*Dataset entries:*
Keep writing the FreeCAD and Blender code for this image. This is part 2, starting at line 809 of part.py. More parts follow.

==

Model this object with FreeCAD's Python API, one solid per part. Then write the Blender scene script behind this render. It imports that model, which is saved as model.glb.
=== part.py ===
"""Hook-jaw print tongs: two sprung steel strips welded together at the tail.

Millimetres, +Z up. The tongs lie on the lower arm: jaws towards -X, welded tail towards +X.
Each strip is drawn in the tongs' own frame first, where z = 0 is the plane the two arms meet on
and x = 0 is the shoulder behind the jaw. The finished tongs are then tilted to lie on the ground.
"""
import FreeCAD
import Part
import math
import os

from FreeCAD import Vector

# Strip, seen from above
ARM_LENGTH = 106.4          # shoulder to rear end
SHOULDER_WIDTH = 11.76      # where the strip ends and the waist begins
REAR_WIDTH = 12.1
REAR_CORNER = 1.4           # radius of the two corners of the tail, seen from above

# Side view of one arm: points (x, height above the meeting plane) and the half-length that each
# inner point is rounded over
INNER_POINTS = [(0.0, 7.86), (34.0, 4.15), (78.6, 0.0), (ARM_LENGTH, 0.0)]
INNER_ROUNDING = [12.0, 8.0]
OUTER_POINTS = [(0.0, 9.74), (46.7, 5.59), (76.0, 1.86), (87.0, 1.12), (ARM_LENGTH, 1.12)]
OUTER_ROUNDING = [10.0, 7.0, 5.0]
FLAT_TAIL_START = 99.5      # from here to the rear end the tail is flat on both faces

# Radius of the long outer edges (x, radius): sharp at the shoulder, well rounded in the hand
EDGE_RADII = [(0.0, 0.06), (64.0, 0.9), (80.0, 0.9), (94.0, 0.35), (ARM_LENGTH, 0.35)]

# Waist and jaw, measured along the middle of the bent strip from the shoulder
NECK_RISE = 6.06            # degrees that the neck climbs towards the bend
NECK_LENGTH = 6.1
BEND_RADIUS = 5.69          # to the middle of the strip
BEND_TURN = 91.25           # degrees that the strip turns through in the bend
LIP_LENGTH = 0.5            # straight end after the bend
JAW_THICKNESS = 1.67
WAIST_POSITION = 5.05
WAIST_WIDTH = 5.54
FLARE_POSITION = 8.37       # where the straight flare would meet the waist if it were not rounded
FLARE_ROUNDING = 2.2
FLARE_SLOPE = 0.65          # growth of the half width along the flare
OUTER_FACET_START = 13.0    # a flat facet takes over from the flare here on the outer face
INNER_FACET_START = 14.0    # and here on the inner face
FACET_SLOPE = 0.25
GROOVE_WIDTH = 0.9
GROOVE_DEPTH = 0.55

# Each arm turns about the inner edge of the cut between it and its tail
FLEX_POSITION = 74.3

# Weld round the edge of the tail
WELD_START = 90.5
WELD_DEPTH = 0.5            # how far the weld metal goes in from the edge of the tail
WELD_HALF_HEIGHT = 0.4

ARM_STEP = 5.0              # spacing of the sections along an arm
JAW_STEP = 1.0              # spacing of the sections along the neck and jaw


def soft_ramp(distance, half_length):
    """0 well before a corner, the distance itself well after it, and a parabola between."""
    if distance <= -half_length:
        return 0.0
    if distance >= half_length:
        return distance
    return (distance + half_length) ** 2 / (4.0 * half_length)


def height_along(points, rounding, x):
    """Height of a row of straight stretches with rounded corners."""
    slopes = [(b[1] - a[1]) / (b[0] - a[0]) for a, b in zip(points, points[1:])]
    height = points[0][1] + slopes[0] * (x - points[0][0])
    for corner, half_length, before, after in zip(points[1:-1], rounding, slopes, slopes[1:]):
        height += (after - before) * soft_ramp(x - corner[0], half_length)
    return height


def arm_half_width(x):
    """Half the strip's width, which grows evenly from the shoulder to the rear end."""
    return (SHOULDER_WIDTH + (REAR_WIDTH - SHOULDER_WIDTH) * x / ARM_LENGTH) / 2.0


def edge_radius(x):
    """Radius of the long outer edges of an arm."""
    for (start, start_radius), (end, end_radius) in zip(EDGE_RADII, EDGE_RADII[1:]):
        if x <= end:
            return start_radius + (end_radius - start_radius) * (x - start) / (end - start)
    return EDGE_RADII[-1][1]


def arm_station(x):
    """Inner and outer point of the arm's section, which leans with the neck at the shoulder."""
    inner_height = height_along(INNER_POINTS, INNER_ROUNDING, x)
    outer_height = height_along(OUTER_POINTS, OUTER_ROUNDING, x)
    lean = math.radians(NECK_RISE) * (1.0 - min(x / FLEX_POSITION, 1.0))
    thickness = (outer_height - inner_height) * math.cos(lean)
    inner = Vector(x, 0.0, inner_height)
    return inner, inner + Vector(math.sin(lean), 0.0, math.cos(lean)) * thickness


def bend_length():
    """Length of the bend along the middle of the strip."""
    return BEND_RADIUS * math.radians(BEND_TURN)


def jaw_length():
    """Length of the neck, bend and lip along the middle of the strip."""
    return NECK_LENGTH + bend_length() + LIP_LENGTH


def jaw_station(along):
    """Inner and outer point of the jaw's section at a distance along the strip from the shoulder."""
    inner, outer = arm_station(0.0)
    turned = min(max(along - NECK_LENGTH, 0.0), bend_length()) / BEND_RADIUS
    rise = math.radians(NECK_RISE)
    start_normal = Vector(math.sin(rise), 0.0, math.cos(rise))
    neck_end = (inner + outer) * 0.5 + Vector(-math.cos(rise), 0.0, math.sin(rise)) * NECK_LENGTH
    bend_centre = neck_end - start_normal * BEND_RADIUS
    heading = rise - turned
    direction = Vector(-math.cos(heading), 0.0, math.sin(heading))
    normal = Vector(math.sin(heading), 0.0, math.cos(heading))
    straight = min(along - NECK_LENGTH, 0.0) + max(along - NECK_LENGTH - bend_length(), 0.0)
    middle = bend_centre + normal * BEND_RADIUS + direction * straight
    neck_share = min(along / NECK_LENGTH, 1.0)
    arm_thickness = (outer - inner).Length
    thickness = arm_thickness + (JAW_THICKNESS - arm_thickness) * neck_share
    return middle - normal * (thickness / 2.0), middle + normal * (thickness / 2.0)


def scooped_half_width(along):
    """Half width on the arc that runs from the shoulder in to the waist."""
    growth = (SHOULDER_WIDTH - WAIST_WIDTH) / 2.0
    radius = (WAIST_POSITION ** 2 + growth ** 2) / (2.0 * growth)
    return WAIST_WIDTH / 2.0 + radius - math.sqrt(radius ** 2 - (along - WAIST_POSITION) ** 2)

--

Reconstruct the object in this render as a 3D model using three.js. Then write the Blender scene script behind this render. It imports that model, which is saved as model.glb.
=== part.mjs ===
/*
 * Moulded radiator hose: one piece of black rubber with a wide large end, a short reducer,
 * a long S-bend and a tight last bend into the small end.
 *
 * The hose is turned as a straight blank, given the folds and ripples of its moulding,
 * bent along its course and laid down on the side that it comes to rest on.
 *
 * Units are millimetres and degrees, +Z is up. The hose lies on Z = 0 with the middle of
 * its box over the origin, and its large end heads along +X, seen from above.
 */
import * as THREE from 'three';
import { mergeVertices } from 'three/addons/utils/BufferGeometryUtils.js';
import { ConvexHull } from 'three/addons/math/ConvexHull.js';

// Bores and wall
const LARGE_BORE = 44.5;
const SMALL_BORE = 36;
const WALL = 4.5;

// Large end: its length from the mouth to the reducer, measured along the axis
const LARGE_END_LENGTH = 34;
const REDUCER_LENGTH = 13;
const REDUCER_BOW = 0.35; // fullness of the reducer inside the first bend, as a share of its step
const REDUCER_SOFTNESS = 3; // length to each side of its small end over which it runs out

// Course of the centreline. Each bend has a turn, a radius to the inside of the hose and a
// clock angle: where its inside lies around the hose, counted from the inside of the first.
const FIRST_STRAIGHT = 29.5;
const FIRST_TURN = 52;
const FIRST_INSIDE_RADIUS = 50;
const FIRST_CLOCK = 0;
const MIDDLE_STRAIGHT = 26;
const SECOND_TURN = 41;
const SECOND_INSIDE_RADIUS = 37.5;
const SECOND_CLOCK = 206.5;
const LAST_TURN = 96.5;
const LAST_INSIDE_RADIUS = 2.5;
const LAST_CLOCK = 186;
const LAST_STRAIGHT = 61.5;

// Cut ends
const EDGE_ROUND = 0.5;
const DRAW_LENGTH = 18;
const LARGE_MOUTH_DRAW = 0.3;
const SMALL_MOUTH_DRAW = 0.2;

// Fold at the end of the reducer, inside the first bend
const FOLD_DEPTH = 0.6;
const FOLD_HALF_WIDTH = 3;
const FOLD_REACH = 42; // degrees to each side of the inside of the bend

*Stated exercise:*
Where a line holds "object", copy that line.

*The result:*
Model this object with FreeCAD's Python API, one solid per part. Then write the Blender scene script behind this render. It imports that model, which is saved as model.glb.
Reconstruct the object in this render as a 3D model using three.js. Then write the Blender scene script behind this render. It imports that model, which is saved as model.glb.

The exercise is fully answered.